Aproximadamente cinco horas líquidas de leitura. Cinco horas. Creio que nunca havia lido tão rápido, mas foi diferente. Não me senti, nem por um segundo lendo, era como se em um dos caminhos da vida eu conhecesse alguém. E esse novo conhecido sente como eu, vive como eu e essas cinco horas juntos foi apenas um, ótimo, papo entre duas pessoas parecidas, que mal precisavam falar, pois as idéias iam se completando.
Tantas e tantas vezes eu bradei através dos versos desse senhor, como se cada estrofe fosse minha, mas de forma recorrente o amaldiçoava. Ele havia mudado o final, só para deixar a poesia um pouco mais bonita, ele havia sucumbido o resultado das coisa, modificado o resultado, que é o que realmente importa. Era desumano. Mas depois durante a conversa eu percebi que não.
Não foi ele que mudou a história para ter uma música, mas, na realidade, eu que ainda não cheguei ao final da canção. É como se ele estivesse, há mais de dez anos, berrando conselhos em meus ouvidos, tentando me mostrar como tudo isso vai acabar e eu, em um sono profundo produzido pelo coma sentimental, não quisesse ouvir. É como se eu não tivesse lido o livro da vida que estava aberto em minha frente, como se eu preferisse seguir o jogo sem olhar as cartas, ou estivesse procurando um tesouro sem pistas ou mapas.
"Cada um tem o seu limite, um ponto em que a ponderação e a sensatez de repente somem dos nossos julgamentos e, por um minuto que seja, nos transformamos em seres capazes de tudo."
Cinco horas me foram suficientes para aumentar a vontade de sair por aqui colocando todos os pontos finais, vírgulas, interrogações, exclamações e todos os outros pontos que a língua nos oferece. Ainda no êxtase do livro recém adquirido, com apenas de Cada Poça Dessa Rua Tem Um Pouco de Minhas Lágrimas lido, enviei uma mensagem falando de como aquilo já havia me afetado emocionalmente, do grito calado que estava querendo sair e da lágrima que eu já estava segurando.
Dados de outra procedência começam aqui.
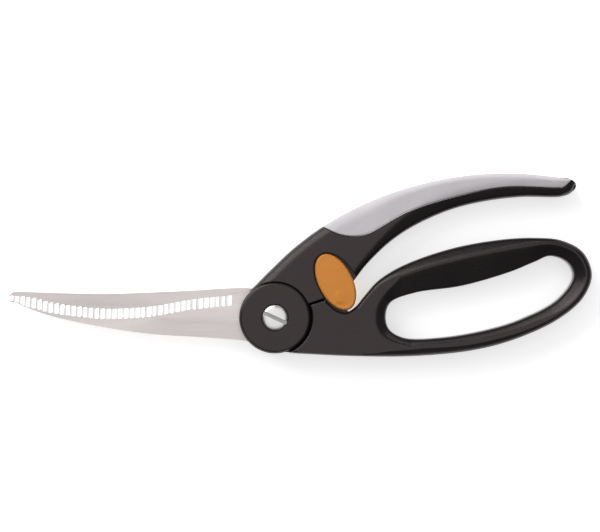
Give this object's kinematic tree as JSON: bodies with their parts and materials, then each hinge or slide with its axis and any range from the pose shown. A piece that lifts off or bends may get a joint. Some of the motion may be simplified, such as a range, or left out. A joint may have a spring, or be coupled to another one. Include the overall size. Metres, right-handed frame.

O emocional talvez nunca consiga digerir, o grito está saindo em tons mais baixos, mas as lágrimas saíram da forma que sempre saem. Lágrimas ditas e explicadas no capítulo Duas Lágrimas, uma desenhando suavemente minhas bochechas e a outra que “é o choro que, de tão denso, não sai pelos olhos”.
"A aparente alienação na verdade é insegurança travestida de autossuficiência."
Eu não sei lidar é a auto-biografia de Lucas Silveira, vocalista, compositor, guitarrista, idealizador, defensor e sonhador da banda Fresno. Através de suas canções, o cearense-gaúcho vai retratando a sua vida e as situações que levaram até a obra, como ele mesmo define: “em seu conjunto, este livro é uma espécie de farol, só que ao invés de marcar o ponto de chegada, é um farol concebido para iluminar o que ficou para trás. É por isso que ele revela não apenas ‘a história’ escondida nos versos de cada canção, mas também o que liga cada uma delas e o que faz deste conjunto uma obra inteira, uma narrativa musicada de memórias fragmentadas.”
"Eu acredito na energia do intangível impregnada nelas e, levando essas coisas de um lugar para outro, eu confundo, mesmo que muito suavemente, as forças que regem o universo."
As músicas formam 16 capítulos, e estão organizadas em:
- Cada poça dessa rua tem um pouco de minhas lágrimas;
- O resto é nada mais (O sonho do Visconde);
- Stonehenge;
- Sutjeska / Farol;
- Eu sou a maré viva;
- Manifesto;
- Infância;
- Vida (Biografia em ré menor);
- A gente morre sozinho;
- Não leve a mal;
- Duas lágrimas;
- Sono profundo;
- Soneto para Petr Cech;
- Milonga;
- Verdade que tanto guardei;
- A resposta.
Eu não sei lidar é completude, é vida, é sentimento, é ter certeza de que me identificava de uma forma correta com os versos, de que ele realmente sentiu o que sinto, de que ele realmente tem um grito, de que ele realmente é como eu ou você.
Eu não sei lidar certamente está no meu TOP 3 de livros, mas ainda não consegui pensar nos outros dois, então ele é o primeiro. Eu não sei lidar é tudo aquilo que eu ou você gostaríamos de falar, mas faltam palavras. Eu não sei lidar foi o primeiro livro que senti vontade de riscar e não me senti destruindo. Eu não sei lidar é a prova de que todos nós somos humanos.
Talvez um dia você pegue o meu livro e não entenda o plus de grafite e marca texto que eu inseri, mas o único motivo desses rabiscos é porque EU TAMBÉM NÃO SEI LIDAR.